> Given problem:
Will you quote all of the entries, word for word?

%%

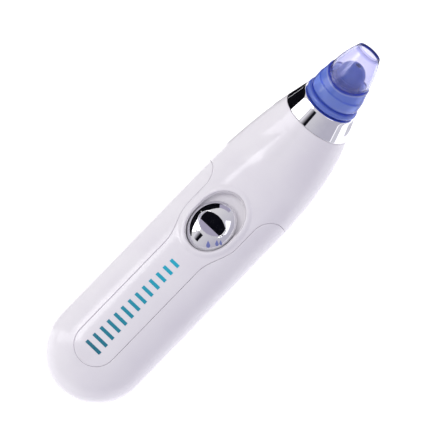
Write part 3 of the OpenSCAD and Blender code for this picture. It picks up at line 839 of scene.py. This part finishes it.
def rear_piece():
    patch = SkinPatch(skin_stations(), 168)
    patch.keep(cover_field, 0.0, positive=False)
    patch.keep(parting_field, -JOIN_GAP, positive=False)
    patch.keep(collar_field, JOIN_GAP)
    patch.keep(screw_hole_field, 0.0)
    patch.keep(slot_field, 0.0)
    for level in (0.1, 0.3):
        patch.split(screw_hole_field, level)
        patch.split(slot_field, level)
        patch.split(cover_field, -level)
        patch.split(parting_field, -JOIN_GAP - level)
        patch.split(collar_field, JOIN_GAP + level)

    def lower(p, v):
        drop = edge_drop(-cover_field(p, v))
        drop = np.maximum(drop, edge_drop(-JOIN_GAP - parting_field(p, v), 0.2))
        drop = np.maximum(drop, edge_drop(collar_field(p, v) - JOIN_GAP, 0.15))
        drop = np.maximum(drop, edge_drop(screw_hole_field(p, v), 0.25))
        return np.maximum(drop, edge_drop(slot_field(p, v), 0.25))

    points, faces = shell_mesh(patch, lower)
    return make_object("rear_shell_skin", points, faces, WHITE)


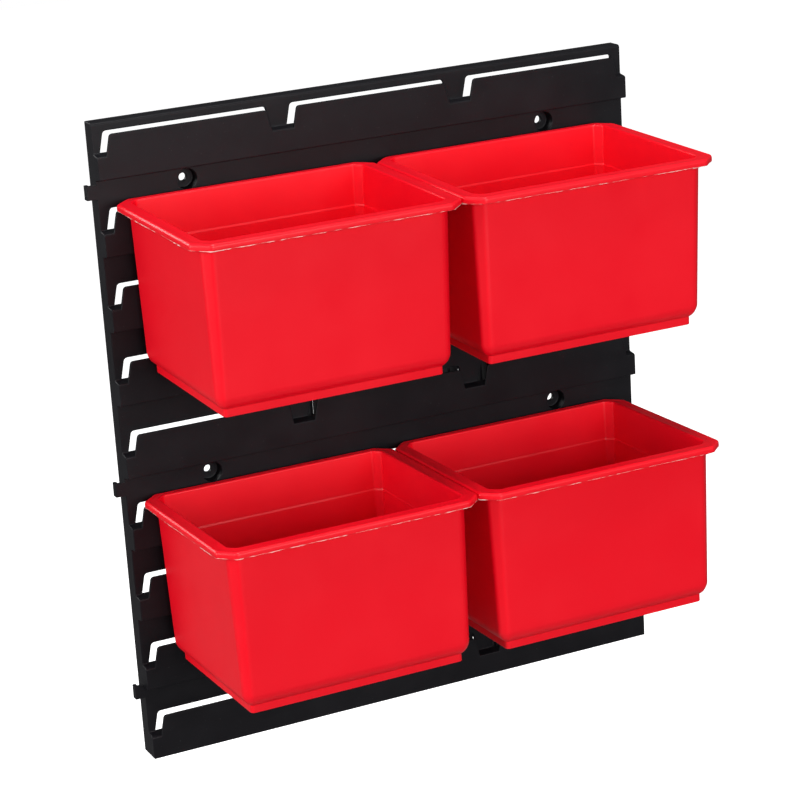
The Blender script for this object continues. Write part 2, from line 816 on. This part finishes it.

%%

> Solution for this problem:
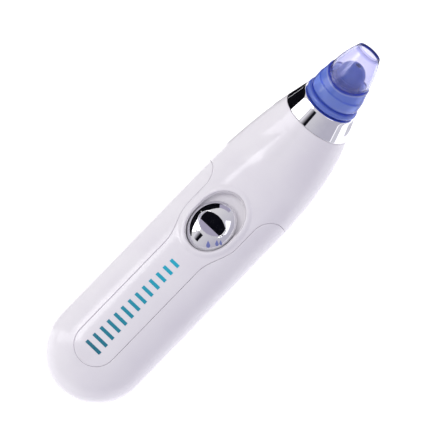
Write part 3 of the OpenSCAD and Blender code for this picture. It picks up at line 839 of scene.py. This part finishes it.
def rear_piece():
    patch = SkinPatch(skin_stations(), 168)
    patch.keep(cover_field, 0.0, positive=False)
    patch.keep(parting_field, -JOIN_GAP, positive=False)
    patch.keep(collar_field, JOIN_GAP)
    patch.keep(screw_hole_field, 0.0)
    patch.keep(slot_field, 0.0)
    for level in (0.1, 0.3):
        patch.split(screw_hole_field, level)
        patch.split(slot_field, level)
        patch.split(cover_field, -level)
        patch.split(parting_field, -JOIN_GAP - level)
        patch.split(collar_field, JOIN_GAP + level)

    def lower(p, v):
        drop = edge_drop(-cover_field(p, v))
        drop = np.maximum(drop, edge_drop(-JOIN_GAP - parting_field(p, v), 0.2))
        drop = np.maximum(drop, edge_drop(collar_field(p, v) - JOIN_GAP, 0.15))
        drop = np.maximum(drop, edge_drop(screw_hole_field(p, v), 0.25))
        return np.maximum(drop, edge_drop(slot_field(p, v), 0.25))

    points, faces = shell_mesh(patch, lower)
    return make_object("rear_shell_skin", points, faces, WHITE)


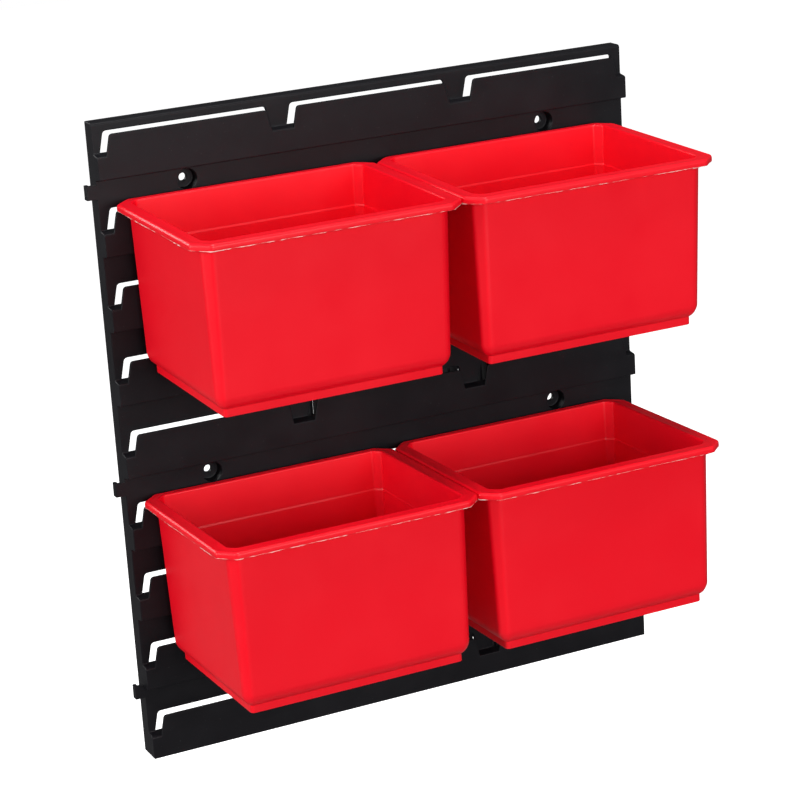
The Blender script for this object continues. Write part 2, from line 816 on. This part finishes it.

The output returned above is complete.